Today I have no trouble thinking of what to write about. Today I have a topic that has been on my mind all day. This topic is in my thoughts nearly every day... when I daydream about bigger and better things, this is what I daydream about.
Australia.
The northern beaches in Sydney in particular. This is a story of unrequited love. It began in 2006 when my husband and I went travelling. We were touring South East Asia for a couple of hectic months before hopping on a flight to Sydney to stay for a while with Wad’s aunt and uncle (referred to as AJ and UP from here on in). Wad had raved about Sydney the whole time I’d known him. He had lived there for a gap year in the middle of university a few years before and vowed he’d come back to stay forever. After the assault on my senses from Vietnam to Singapore (and everywhere in between) it was a welcome respite to nestle into my cultural comfort zone again...and I was curious what it was about this place that had Wad so enamoured.
On arrival it was rainy and grey.
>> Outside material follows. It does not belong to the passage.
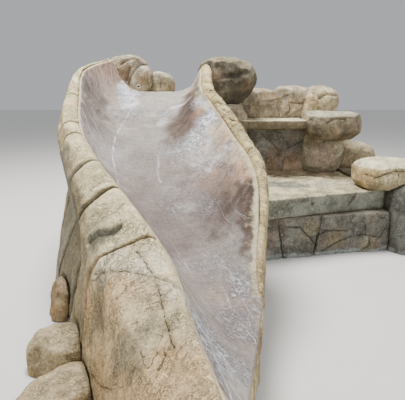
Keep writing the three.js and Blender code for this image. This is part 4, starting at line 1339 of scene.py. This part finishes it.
onWall = rampNode(tree, split.outputs["Z"], 0.06, 0.3)
folded = mirrored.outputs[0]
runs = noiseNode(tree, stretched(folded, 30, 3.2, -36), 1.0, 6, 0.75, 0.5)
wisps = noiseNode(tree, stretched(folded, 12, 1.6, -36), 1.0, 6, 0.7, 0.6)
strokes = noiseNode(tree, stretched(flowVector, 62, 5), 1.0, 5, 0.75, 0.3)
sweeps = noiseNode(tree, stretched(flowVector, 4, 34), 1.0, 5, 0.7, 0.3)
grit = noiseNode(tree, point, 80, 3, 0.8)
mottle = noiseNode(tree, point, 26, 6, 0.78, 0.5)
patches = rampNode(tree, noiseNode(tree, point, 2.6, 6, 0.66, 0.6), 0.38, 0.6)
colour = mixColour(tree, patches, chute["body"], chute["pale"])
bruise = rampNode(tree, noiseNode(tree, point, 3.8, 6, 0.7, 0.8), 0.48, 0.66)
colour = mixColour(tree, times(tree, bruise, 0.6), colour, chute["mauve"])
rust = rampNode(tree, wisps, 0.46, 0.64)
colour = mixColour(tree, times(tree, rust, onWall, 0.6), colour, chute["brown"])
streaky = rampNode(tree, wisps, 0.36, 0.58, 0.84, 1.0)
stained = attributeNode(tree, "stainShare")["Fac"]
ragged = times(tree, stained, flip(tree, stained), centred(tree, mottle), 5.0)
share = times(tree, mathNode(tree, "ADD", stained, ragged, True), streaky)
colour = mixColour(tree, share, colour, attributeNode(tree, "stainTone")["Color"])
# runs down the walls, trowel strokes and grit
dark = times(tree, rampNode(tree, runs, 0.5, 0.64), onWall, rampNode(tree, stained, 0.0, 1.0, 0.3, 0.6))
colour = mixColour(tree, dark, colour, chute["umber"])
onFloor = flip(tree, onWall)
colour = mixColour(tree, onWall, colour, shadeBy(tree, colour, runs, 0.38, 0.62, 1.36, 0.66))
colour = mixColour(tree, onFloor, colour, shadeBy(tree, colour, strokes, 0.36, 0.64, 0.84, 1.14))
colour = shadeBy(tree, colour, sweeps, 0.34, 0.66, 0.93, 1.06)
colour = shadeBy(tree, colour, mottle, 0.36, 0.64, 0.8, 1.2)
colour = shadeBy(tree, colour, grit, 0.34, 0.66, 0.82, 1.18)
# lime: a thin haze of flecks everywhere and crumpled crusts where it lies thick
thick = attributeNode(tree, "lime")["Fac"]
fleck = noiseNode(tree, point, 36, 5, 0.8, 0.8)
crumple = creases(tree, noiseNode(tree, point, 17, 4, 0.65, 2.0), 0.01, 0.05)
shadow = times(tree, thick, rampNode(tree, fleck, 0.5, 0.42), 0.8)
colour = mixColour(tree, shadow, colour, chute["umber"])
dense = mathNode(tree, "ADD", fleck, times(tree, thick, thick, 0.12))
crust = mathNode(tree, "MAXIMUM", rampNode(tree, dense, 0.54, 0.62), crumple)
colour = mixColour(tree, times(tree, thick, crust, 0.9), colour, chute["white"])
haze = rampNode(tree, noiseNode(tree, point, 9, 7, 0.8, 0.6), 0.5, 0.66)
haze = times(tree, haze, rampNode(tree, fleck, 0.5, 0.6), rampNode(tree, stained, 0.2, 0.9, 0.42, 0.08))
colour = mixColour(tree, haze, colour, chute["white"])
# fine pale scratches left by riders
scratches = noiseNode(tree, stretched(flowVector, 0.8, 110), 1.0, 2, 0.5)
worn = rampNode(tree, noiseNode(tree, point, 3.2, 3, 0.6), 0.46, 0.6)
lowerHalf = rampNode(tree, split.outputs["X"], 2.6, 3.4, 0.1, 0.6)
scratched = times(tree, rampNode(tree, scratches, 0.58, 0.68), worn, lowerHalf)
colour = mixColour(tree, scratched, colour, chute["white"])
crooked = groupNode(tree, wobblePoint, Point=drawn, Scale=11.0, Amount=0.05)["Point"]
broken = times(tree, rampNode(tree, noiseNode(tree, point, 36, 4, 0.7), 0.36, 0.56),
               rampNode(tree, noiseNode(tree, point, 7, 3, 0.6), 0.38, 0.56, 0.25, 1.0))
for width, amount, line in chute["streaks"]:
    lime = flip(tree, rampNode(tree, nearestLine(tree, crooked, [line]), width * 0.4, width * 1.6))
    colour = mixColour(tree, times(tree, lime, broken, amount), colour, chute["white"])
# the mortar of the copings is smeared over the edge of the plaster
edge = mathNode(tree, "ADD", attributeNode(tree, "rim")["Fac"],
                times(tree, centred(tree, noiseNode(tree, point, 11, 5, 0.7)), 0.12))
smear = flip(tree, rampNode(tree, edge, 0.02, 0.06))
smeared = shadeBy(tree, chute["rim"], mottle, 0.36, 0.64, 0.74, 1.22)
colour = mixColour(tree, times(tree, smear, 0.9), colour, smeared)
join(tree, colour, shader.inputs["Base Color"])
height = mathNode(tree, "ADD", times(tree, strokes, 0.5), times(tree, grit, 0.25))
pitted = mathNode(tree, "ADD", times(tree, mottle, 0.5), times(tree, runs, onWall, 0.7))
height = mathNode(tree, "ADD", height, pitted)
height = mathNode(tree, "ADD", height, times(tree, thick, crust, 0.8))
bumpFrom(tree, shader, height, 0.012)
trough.data.materials.append(material)
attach(trough, "root")
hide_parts(chute["node"])
print("chute plastered,", triangleCount(trough), "triangles")

# the rough concrete inside, hardly seen between the stones
concrete, tree, shader = newMaterial("roughConcrete", 0.92)
point = addNode(tree, "ShaderNodeTexCoord").outputs["Object"]
cloud = rampNode(tree, noiseNode(tree, point, 5, 6, 0.65), 0.35, 0.65)
colour = mixColour(tree, cloud, paint(84, 77, 68), paint(116, 108, 96))
pores = rampNode(tree, noiseNode(tree, point, 80, 3, 0.7), 0.6, 0.7)
colour = mixColour(tree, times(tree, pores, 0.5), colour, paint(52, 48, 43))
join(tree, colour, shader.inputs["Base Color"])
bumpFrom(tree, shader, noiseNode(tree, point, 60, 4, 0.7), 0.006)
for name in cores:
    nodes[name].data.materials.clear()
    nodes[name].data.materials.append(concrete)

# the water inlet, a pale plastic fitting gone dull with lime
plastic, tree, shader = newMaterial("limedPlastic", 0.55)
point = addNode(tree, "ShaderNodeTexCoord").outputs["Object"]
lime = rampNode(tree, noiseNode(tree, point, 45, 5, 0.65), 0.4, 0.65)
colour = mixColour(tree, lime, paint(226, 222, 214), paint(186, 178, 166))
# its bore and mouth are painted near black: painted shade inside the pipe
bore = {"Start": (-1.385, 1.90, 1.802), "End": (-1.385, 2.05, 1.762)}
fromAxis = groupNode(tree, lineDistance, Point=point, **bore)["Distance"]
colour = mixColour(tree, rampNode(tree, fromAxis, 0.0165, 0.0145), colour, paint(38, 33, 28))
join(tree, colour, shader.inputs["Base Color"])
bumpFrom(tree, shader, noiseNode(tree, point, 160, 3, 0.6), 0.001)
nodes["water_inlet_fitting"].data.materials.clear()
nodes["water_inlet_fitting"].data.materials.append(plastic)
print("cores and inlet painted")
We had taken the train from the airport into Circular Quay (Wad was keen to have me experience the Manly ferry on approach to AJ and UP’s home in Harbord) only to find the ferry was off. We then waited, exhausted, for a bus that never came. We called AJ but she had no car to collect us, so we took a taxi that ate a significant hole into our already failing cash supply. Needless to say, I was not impressed. I spent the next 36 hours trying to conquer my jetlag.
On the third day I awoke uber early to my first live performance of a kookaburra’s laughter. Intrigued, I got up and went outside to see if I could spot it and as I searched to trees, it flew off, dragging my gaze across the vista of Curl Curl and Manly. As spectacular as it was there was nothing outstanding about the view. I have seen lots of stunning vistas and this wasn’t the most beautiful... but something about that moment, the morning noises of the native urban wildlife, the warmth of the early morning sun... the light was different – it made the colours of the landscape look more vivid, the faint sound of the surf. I don’t know what it did to me but within those first few minutes I was smitten. Wad startled me by joining me and putting his arm round me, saying, ”This is where you and I are going to spend the rest of our lives.”
I was so happy in that moment. Wad and I were only married a few months and our whole lives seemed stretched ahead of us bubbling with good fortune and possibilities (we were newly qualified architects). I was luxuriating in the knowledge that things were going to be just great.
Wad spent the next few months working on my induction to the Aussie lifestyle, most importantly, the early morning surf. I am not suggesting for one second that I am in any way adept at this but I was hooked, despite near drowning experiences and post-surfing ‘nose bleeds’ (you can be standing having a cup of coffee several hours after your surf when all of a sudden a gallon of sea water pours out your nose). Not very attractive. But then, I wasn’t your typical attractive surf chick – I just loved it. I remember going for a (very amateur) surf the morning we were leaving, sitting on the beach and drinking it all in, *knowing* I’d be coming back with a job, a visa and my whole life ahead of me. Hell, Wad already had a job offer from DesignInc, with the details to be ironed out when we were back on British turf.
That was five years ago. The job offer fell through. Although we were both under 30 Wad had already used his work hol visa and at the time I didn’t want to go out there without him. By the time we’d built up enough savings and I’d built up the courage, it was 2009 and the month before I was due to do it I fell pregnant with Bubble. Then the recession really hit. Wad was made redundant. We tried going through agencies but Aus was having its own recession and they were obviously giving local folk first preference.
Ultimately, we still haven’t made it there. I dreamed of raising my children in Australia but I’m raising Bubble here in the Ards Peninsula. Don’t get me wrong, it’s a lovely little corner of the world but it’s not where we want to be.
They say what’s for you won’t go by you. I can only hope that’s true.